Riding the tide of his celebrity as a Pulitzer Prize–winning, bestselling novelist, Thornton Wilder the man began to outgrow the shy awkward boy who, during his earlier years, had stood on the outside of society, looking in. He still worried, he said, that he grew “more like Uncle Pio every day, all onlooker, all uncommitted participant,” yet more and more often he was less the observer and more the active participant who actually belonged in the social group.
34
Now he was more often viewed as the handsome, dapper bachelor with impeccable manners, an engaging wit, and an infectious ebullience for all his erudition—and he had become one of the most famous American writers in the world.
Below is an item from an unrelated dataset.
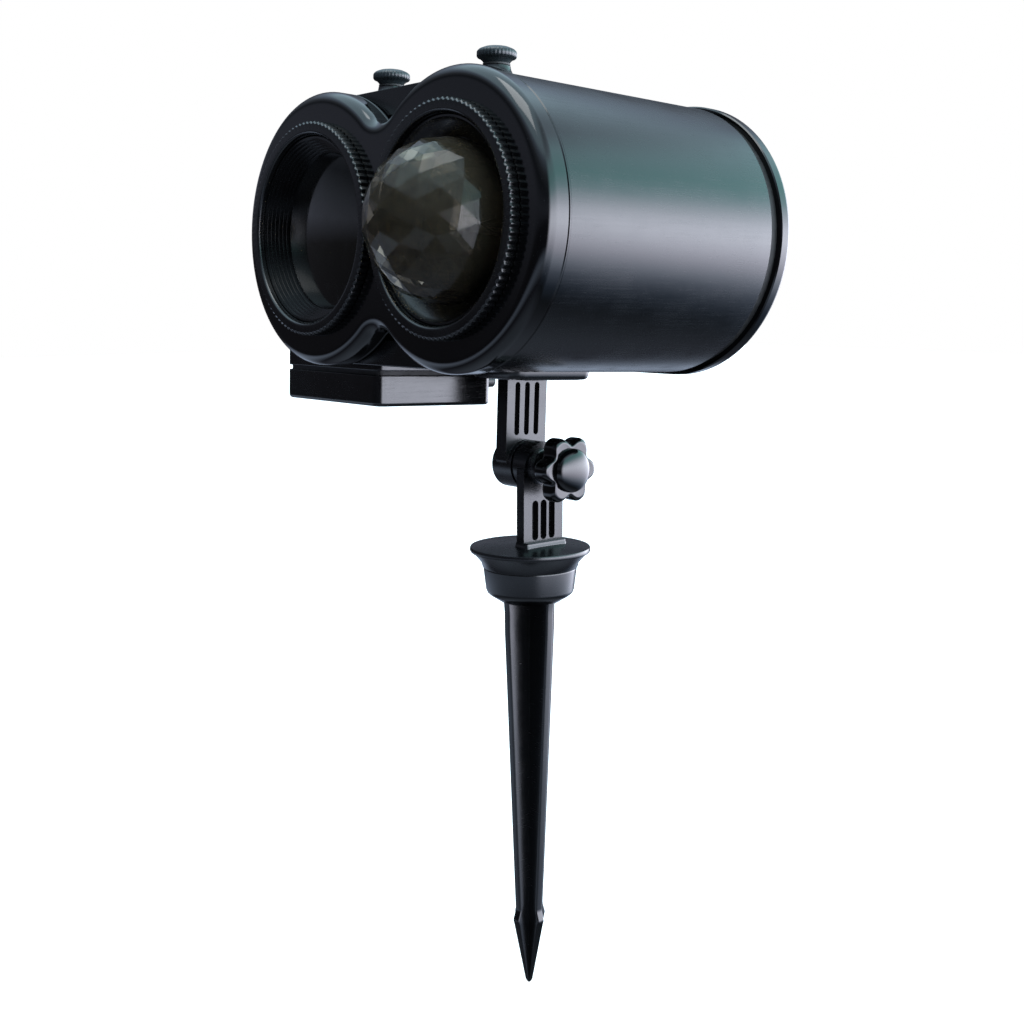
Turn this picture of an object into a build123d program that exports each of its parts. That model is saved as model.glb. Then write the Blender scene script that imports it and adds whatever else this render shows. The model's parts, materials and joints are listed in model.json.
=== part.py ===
from build123d import *
import os
from math import cos, radians, sin

# Garden light projector on a ground stake. Millimetres, +Z up.
# Origin: on the axis of the ground spike, at the soil line under its cup.
# The head looks along -Y; its domed lens is on the +X side, its pattern lens on the -X side.

# ---------------------------------------------------------------- driving dimensions
FLANGE_RADIUS = 25.0        # round plate on top of the spike cup
FLANGE_TOP = 20.0           # height of its rim
SPIKE_DEPTH = 173.7         # soil line to spike tip
HINGE_HEIGHT = 54.8         # tilt bolt above the soil line
REST_TILT = 2.06            # degrees that the head looks up at rest
LENS_HEIGHT = 90.6          # lens line above the tilt bolt, square to the head
LENS_OFFSET = 41.0          # each lens axis from the middle of the head
COVER_RADIUS = 52.0         # front and rear covers, round each lens axis
BARREL_RADIUS = 51.0        # housing, round each lens axis
COVER_FRONT = -78.6         # front face of the front cover, from the tilt bolt
HOUSING_FRONT = -67.0
HOUSING_REAR = 33.5
REAR_COVER_FRONT = 37.7
REAR_COVER_REAR = 43.0
WAIST_FILLET = 12.0         # blend between the two round lobes of the front cover
WALL = 2.5                  # moulded walls
RUNNING_GAP = 0.05          # radial, shafts and bolts in their holes
PARTING_GAP = 0.1           # radial, covers and sleeves that slide into one another
CONTACT_FIT = 0.02          # radial, pieces pressed or glued together

LEFT = -LENS_OFFSET
RIGHT = LENS_OFFSET
CAVITY_RADIUS = BARREL_RADIUS - WALL

# Head frame: origin on the tilt bolt, X across, Y to the rear, Z up, leaning back by REST_TILT.
HEAD = Plane(
    origin=(0, 0, HINGE_HEIGHT),
    x_dir=(1, 0, 0),
    z_dir=(0, sin(radians(REST_TILT)), cos(radians(REST_TILT))),
)


def facing(depth, x=0.0, height=0.0):
    """Plane looking out of the front of the head; height is counted from the lens line."""
    origin = HEAD.from_local_coords((x, depth, LENS_HEIGHT + height))
    return Plane(origin=origin, x_dir=(1, 0, 0), z_dir=-HEAD.y_dir)


def level(height, x=0.0, depth=0.0):
    """Plane looking up out of the head; height is counted from the lens line."""
    origin = HEAD.from_local_coords((x, depth, LENS_HEIGHT + height))
    return Plane(origin=origin, x_dir=(1, 0, 0), z_dir=HEAD.z_dir)


def side(x):
    """Plane across the tilt bolt, looking along +X; sketch x runs to the rear, y up the head."""
    return Plane(origin=HEAD.from_local_coords((x, 0, 0)), x_dir=HEAD.y_dir, z_dir=(1, 0, 0))


def lens_axis(x):
    """Line through the head from front to rear on the lens line."""
    return Axis(HEAD.from_local_coords((x, 0, LENS_HEIGHT)), HEAD.y_dir)


def turned(x, *outline):
    """Revolve an outline of (radius, depth) points about the lens axis at x."""
    with BuildSketch(level(0, x=x)) as profile:
        with BuildLine():
            Polyline(*outline, close=True)
        make_face()
    revolve(profile.sketch, axis=lens_axis(x))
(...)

His name even seeped into Chicago gossip columns: “The columnists in town are linking my name with a certain xxxxxx xxxx [
sic
]; think nothing of it,” he wrote jauntily to Isabel in May 1933. He was also openly enjoying the company of new friends such as the flamboyant actress and speakeasy hostess Texas Guinan, then in her late forties. Wilder told Isabel, “I had a fine evening with Texas Guinan; we rejoice in one another.”
35
Guinan's colorful career included rodeos, more than two hundred silent movies, two talkies, several Broadway musicals, and a series of gigs as a popular speakeasy hostess, beginning at bootlegger and racketeer Larry Fay's El Fay Club in New York. In and out of trouble with the law, the glamorous Guinan starred in her own revue in the early 1930s. When she was forbidden to stage it in France because it was too risqué, she named the show
Too Hot for Paris
and took it on the road in the United States and Canada, where it enjoyed a roaring if scandalous success.

“My life has variety,” Wilder wrote in a letter that must have at least momentarily alarmed its recipient, staid Dwight Dana back in New Haven. “The other night I had supper (4 am) as the guest of Jack McGurn (Capone's chief representative and lieutenant) and Sam [Hunt] the golf bag killer. Tonight I dine at Mrs. Rockefeller McCormick's off the gold plate that Napoleon gave Josephine. Variety, variety.”